▸ **Your instructions**: Provide the data again in its entirety, exactly as given.
─── Working data
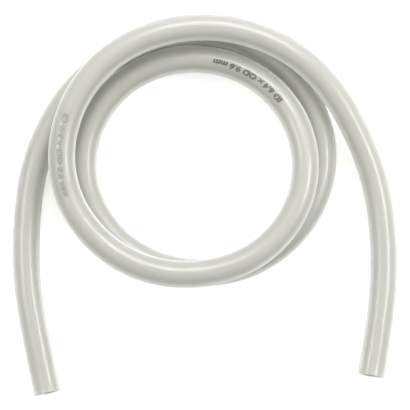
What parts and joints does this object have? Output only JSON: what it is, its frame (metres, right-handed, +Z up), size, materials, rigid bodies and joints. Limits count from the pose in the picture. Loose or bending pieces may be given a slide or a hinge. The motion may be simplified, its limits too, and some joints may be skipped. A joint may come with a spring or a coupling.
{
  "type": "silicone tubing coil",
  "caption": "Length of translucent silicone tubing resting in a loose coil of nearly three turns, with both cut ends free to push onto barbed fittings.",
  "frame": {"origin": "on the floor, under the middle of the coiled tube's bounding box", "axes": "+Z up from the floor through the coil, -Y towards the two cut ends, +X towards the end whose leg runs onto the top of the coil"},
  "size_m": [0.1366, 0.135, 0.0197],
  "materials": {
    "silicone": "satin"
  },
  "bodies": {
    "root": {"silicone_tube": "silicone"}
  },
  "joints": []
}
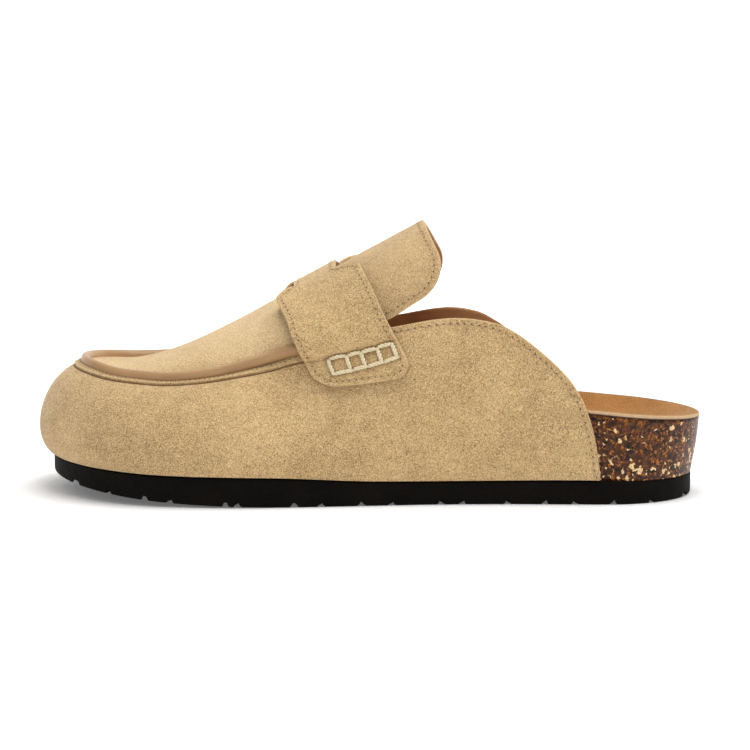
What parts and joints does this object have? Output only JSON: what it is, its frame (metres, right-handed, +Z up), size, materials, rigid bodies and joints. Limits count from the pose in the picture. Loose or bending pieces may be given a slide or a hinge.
──────
▸ **Solved problem**:
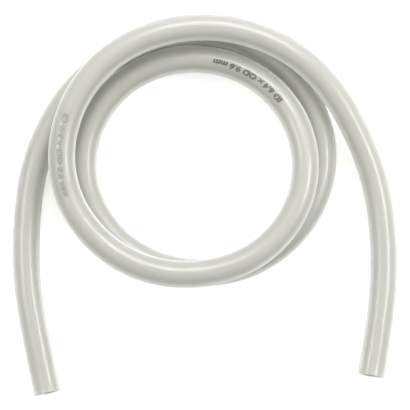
What parts and joints does this object have? Output only JSON: what it is, its frame (metres, right-handed, +Z up), size, materials, rigid bodies and joints. Limits count from the pose in the picture. Loose or bending pieces may be given a slide or a hinge. The motion may be simplified, its limits too, and some joints may be skipped. A joint may come with a spring or a coupling.
{
  "type": "silicone tubing coil",
  "caption": "Length of translucent silicone tubing resting in a loose coil of nearly three turns, with both cut ends free to push onto barbed fittings.",
  "frame": {"origin": "on the floor, under the middle of the coiled tube's bounding box", "axes": "+Z up from the floor through the coil, -Y towards the two cut ends, +X towards the end whose leg runs onto the top of the coil"},
  "size_m": [0.1366, 0.135, 0.0197],
  "materials": {
    "silicone": "satin"
  },
  "bodies": {
    "root": {"silicone_tube": "silicone"}
  },
  "joints": []
}
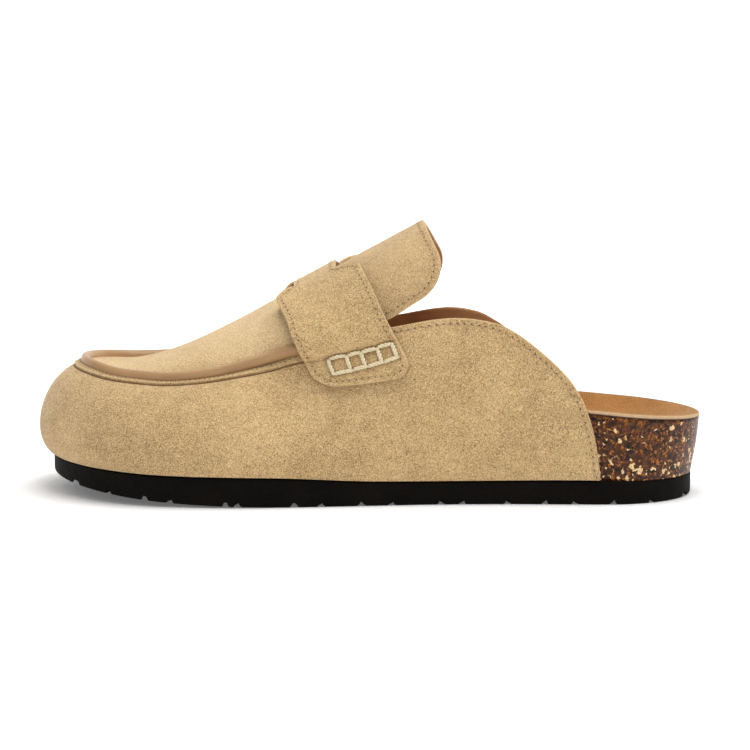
What parts and joints does this object have? Output only JSON: what it is, its frame (metres, right-handed, +Z up), size, materials, rigid bodies and joints. Limits count from the pose in the picture. Loose or bending pieces may be given a slide or a hinge.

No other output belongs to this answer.